Stored data:
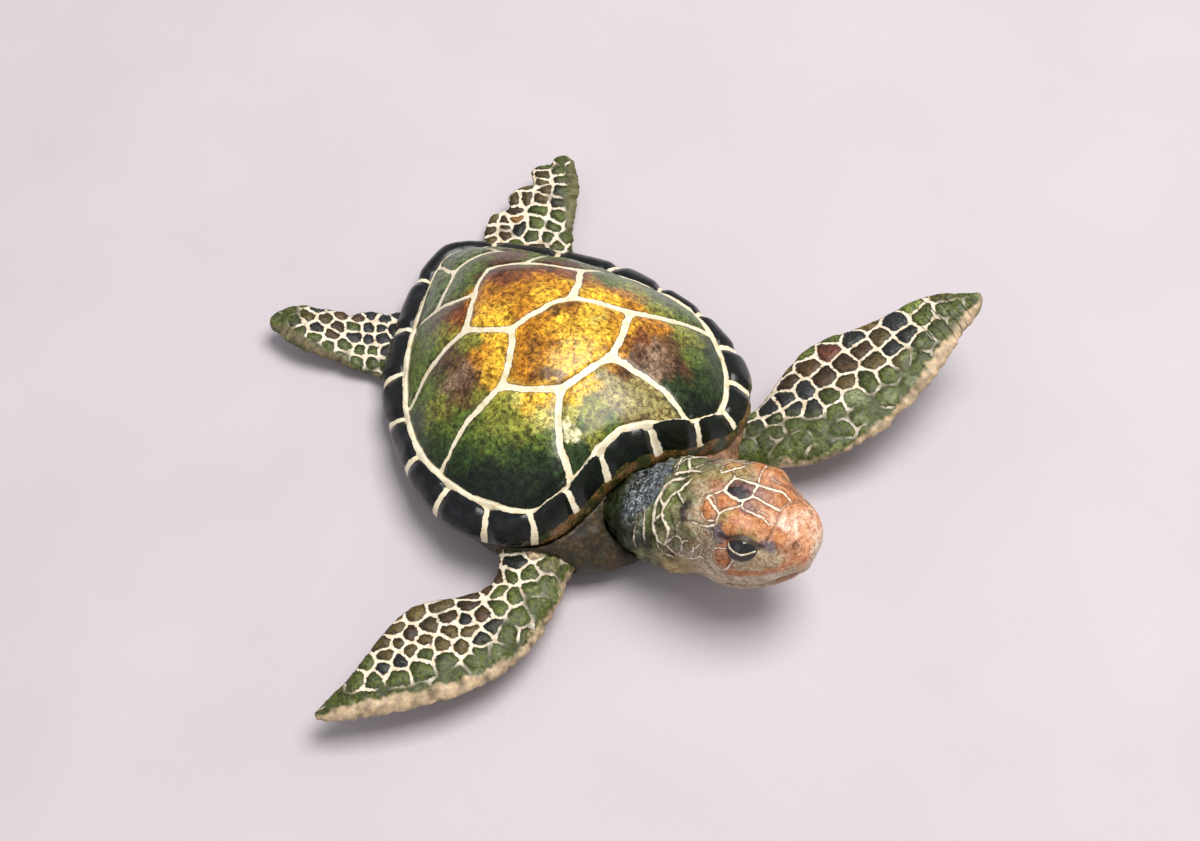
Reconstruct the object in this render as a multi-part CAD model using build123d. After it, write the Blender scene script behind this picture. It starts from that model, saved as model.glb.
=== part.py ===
from build123d import *
import os
from math import cos, hypot, pi, sin

# A cast and painted sea turtle figurine that rests on its flat belly.
# +X points from the tail to the neck, +Y to the turtle's left, +Z up.
# The table is the plane of zero height. All lengths are in millimetres.

# Driving sizes. Every outline below is written in shares of the shell length.
shell_length = 84.0
groove_width = 1.3
groove_depth = 0.5
fit_gap = 0.12
eye_diameter = 6.4

# Shares of the shell length for the main heights and roundings.
dome_power_share = 2.1
rim_bulge_share = 0.012
rim_lip_share = 0.036
rim_tuck_share = 0.030
reach_share = 0.30

# The seam between the dome and the rim, from the nape round to the tail:
# along the body, out from the middle, and up from the table.
ring_shares = [
    (0.356, 0.000, 0.329),
    (0.369, 0.062, 0.323),
    (0.400, 0.180, 0.300),
    (0.384, 0.270, 0.243),
    (0.306, 0.337, 0.212),
    (0.200, 0.380, 0.194),
    (0.083, 0.394, 0.179),
    (-0.045, 0.363, 0.152),
    (-0.186, 0.293, 0.124),
    (-0.298, 0.211, 0.104),
    (-0.400, 0.105, 0.090),
    (-0.452, 0.040, 0.086),
    (-0.462, 0.000, 0.086),
]

# The outer edge of the rim at the same stations.
lip_shares = [
    (0.417, 0.000, 0.235),
    (0.429, 0.071, 0.226),
    (0.452, 0.190, 0.196),
    (0.432, 0.298, 0.178),
    (0.340, 0.395, 0.160),
    (0.226, 0.437, 0.138),
    (0.090, 0.440, 0.118),
    (-0.076, 0.406, 0.092),
    (-0.230, 0.340, 0.072),
    (-0.345, 0.248, 0.060),
    (-0.448, 0.138, 0.056),
    (-0.502, 0.048, 0.062),
    (-0.516, 0.000, 0.064),
]

# The top of the dome: station along the body, half breadth of the seam,
# height of the seam, and height of the crest.
dome_shares = [
    (-0.510, 0.070, 0.055, 0.060),
    (-0.462, 0.085, 0.078, 0.100),
    (-0.417, 0.120, 0.088, 0.150),
    (-0.310, 0.205, 0.098, 0.238),
    (-0.200, 0.285, 0.121, 0.310),
    (-0.089, 0.343, 0.143, 0.360),
    (0.000, 0.379, 0.162, 0.382),
    (0.107, 0.395, 0.182, 0.393),
    (0.202, 0.380, 0.194, 0.374),
    (0.300, 0.350, 0.206, 0.350),
    (0.360, 0.345, 0.190, 0.328),
    (0.430, 0.345, 0.160, 0.296),
]

# Corners of the shell plates on the turtle's left side.
vertebral_shares = [
    (0.415, 0.178),
    (0.204, 0.075),
    (0.112, 0.181),
    (0.000, 0.082),
    (-0.089, 0.171),
    (-0.200, 0.080),
    (-0.239, 0.150),
    (-0.330, 0.070),
    (-0.460, 0.060),
]
cross_seams = [1, 3, 5, 7]
costal_shares = [
    (2, [(0.163, 0.400)]),
    (4, [(-0.090, 0.360)]),
    (6, [(-0.262, 0.190), (-0.290, 0.215)]),
]

# Level loops of the belly casting: height, then points from the front round
# the left side to the back.
belly_shares = [
    (0.000, [
        (0.47, 0.00), (0.45, 0.14), (0.32, 0.27), (0.05, 0.31), (-0.16, 0.25), (-0.33, 0.12), (-0.38, 0.00),
    ]),
    (0.040, [
        (0.54, 0.00), (0.52, 0.15), (0.38, 0.31), (0.06, 0.365), (-0.19, 0.29), (-0.40, 0.14), (-0.46, 0.00),
    ]),
    (0.090, [
        (0.56, 0.00), (0.54, 0.16), (0.40, 0.340), (0.07, 0.390), (-0.20, 0.30), (-0.42, 0.15), (-0.48, 0.00),
    ]),
    (0.150, [
        (0.50, 0.00), (0.49, 0.19), (0.36, 0.355), (0.07, 0.380), (-0.18, 0.28), (-0.38, 0.13), (-0.43, 0.00),
    ]),
    (0.220, [
        (0.41, 0.00), (0.41, 0.18), (0.32, 0.32), (0.07, 0.345), (-0.15, 0.25), (-0.33, 0.11), (-0.38, 0.00),
    ]),
    (0.330, [
        (0.35, 0.00), (0.35, 0.15), (0.27, 0.27), (0.06, 0.300), (-0.12, 0.21), (-0.27, 0.09), (-0.32, 0.00),
    ]),
]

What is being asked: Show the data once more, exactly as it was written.

Answer to this problem:
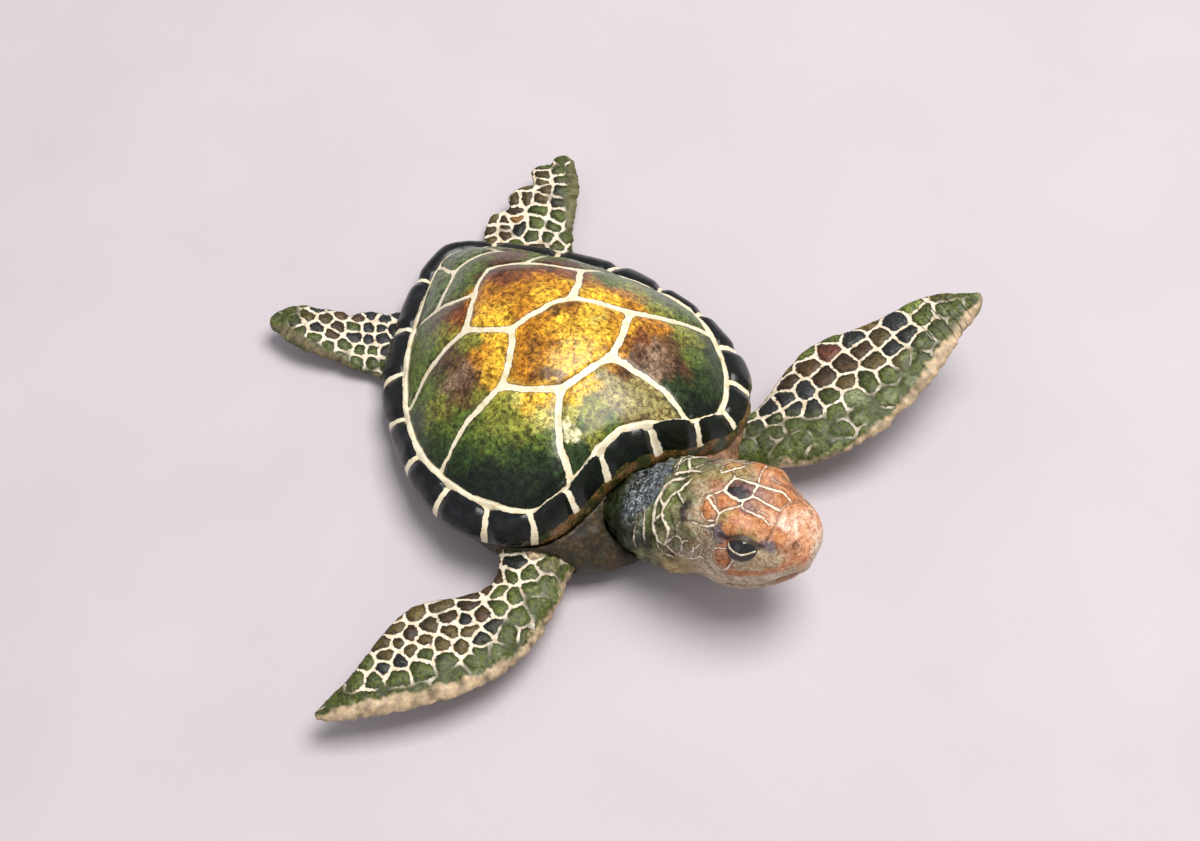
Reconstruct the object in this render as a multi-part CAD model using build123d. After it, write the Blender scene script behind this picture. It starts from that model, saved as model.glb.
=== part.py ===
from build123d import *
import os
from math import cos, hypot, pi, sin

# A cast and painted sea turtle figurine that rests on its flat belly.
# +X points from the tail to the neck, +Y to the turtle's left, +Z up.
# The table is the plane of zero height. All lengths are in millimetres.

# Driving sizes. Every outline below is written in shares of the shell length.
shell_length = 84.0
groove_width = 1.3
groove_depth = 0.5
fit_gap = 0.12
eye_diameter = 6.4

# Shares of the shell length for the main heights and roundings.
dome_power_share = 2.1
rim_bulge_share = 0.012
rim_lip_share = 0.036
rim_tuck_share = 0.030
reach_share = 0.30

# The seam between the dome and the rim, from the nape round to the tail:
# along the body, out from the middle, and up from the table.
ring_shares = [
    (0.356, 0.000, 0.329),
    (0.369, 0.062, 0.323),
    (0.400, 0.180, 0.300),
    (0.384, 0.270, 0.243),
    (0.306, 0.337, 0.212),
    (0.200, 0.380, 0.194),
    (0.083, 0.394, 0.179),
    (-0.045, 0.363, 0.152),
    (-0.186, 0.293, 0.124),
    (-0.298, 0.211, 0.104),
    (-0.400, 0.105, 0.090),
    (-0.452, 0.040, 0.086),
    (-0.462, 0.000, 0.086),
]

# The outer edge of the rim at the same stations.
lip_shares = [
    (0.417, 0.000, 0.235),
    (0.429, 0.071, 0.226),
    (0.452, 0.190, 0.196),
    (0.432, 0.298, 0.178),
    (0.340, 0.395, 0.160),
    (0.226, 0.437, 0.138),
    (0.090, 0.440, 0.118),
    (-0.076, 0.406, 0.092),
    (-0.230, 0.340, 0.072),
    (-0.345, 0.248, 0.060),
    (-0.448, 0.138, 0.056),
    (-0.502, 0.048, 0.062),
    (-0.516, 0.000, 0.064),
]

# The top of the dome: station along the body, half breadth of the seam,
# height of the seam, and height of the crest.
dome_shares = [
    (-0.510, 0.070, 0.055, 0.060),
    (-0.462, 0.085, 0.078, 0.100),
    (-0.417, 0.120, 0.088, 0.150),
    (-0.310, 0.205, 0.098, 0.238),
    (-0.200, 0.285, 0.121, 0.310),
    (-0.089, 0.343, 0.143, 0.360),
    (0.000, 0.379, 0.162, 0.382),
    (0.107, 0.395, 0.182, 0.393),
    (0.202, 0.380, 0.194, 0.374),
    (0.300, 0.350, 0.206, 0.350),
    (0.360, 0.345, 0.190, 0.328),
    (0.430, 0.345, 0.160, 0.296),
]

# Corners of the shell plates on the turtle's left side.
vertebral_shares = [
    (0.415, 0.178),
    (0.204, 0.075),
    (0.112, 0.181),
    (0.000, 0.082),
    (-0.089, 0.171),
    (-0.200, 0.080),
    (-0.239, 0.150),
    (-0.330, 0.070),
    (-0.460, 0.060),
]
cross_seams = [1, 3, 5, 7]
costal_shares = [
    (2, [(0.163, 0.400)]),
    (4, [(-0.090, 0.360)]),
    (6, [(-0.262, 0.190), (-0.290, 0.215)]),
]

# Level loops of the belly casting: height, then points from the front round
# the left side to the back.
belly_shares = [
    (0.000, [
        (0.47, 0.00), (0.45, 0.14), (0.32, 0.27), (0.05, 0.31), (-0.16, 0.25), (-0.33, 0.12), (-0.38, 0.00),
    ]),
    (0.040, [
        (0.54, 0.00), (0.52, 0.15), (0.38, 0.31), (0.06, 0.365), (-0.19, 0.29), (-0.40, 0.14), (-0.46, 0.00),
    ]),
    (0.090, [
        (0.56, 0.00), (0.54, 0.16), (0.40, 0.340), (0.07, 0.390), (-0.20, 0.30), (-0.42, 0.15), (-0.48, 0.00),
    ]),
    (0.150, [
        (0.50, 0.00), (0.49, 0.19), (0.36, 0.355), (0.07, 0.380), (-0.18, 0.28), (-0.38, 0.13), (-0.43, 0.00),
    ]),
    (0.220, [
        (0.41, 0.00), (0.41, 0.18), (0.32, 0.32), (0.07, 0.345), (-0.15, 0.25), (-0.33, 0.11), (-0.38, 0.00),
    ]),
    (0.330, [
        (0.35, 0.00), (0.35, 0.15), (0.27, 0.27), (0.06, 0.300), (-0.12, 0.21), (-0.27, 0.09), (-0.32, 0.00),
    ]),
]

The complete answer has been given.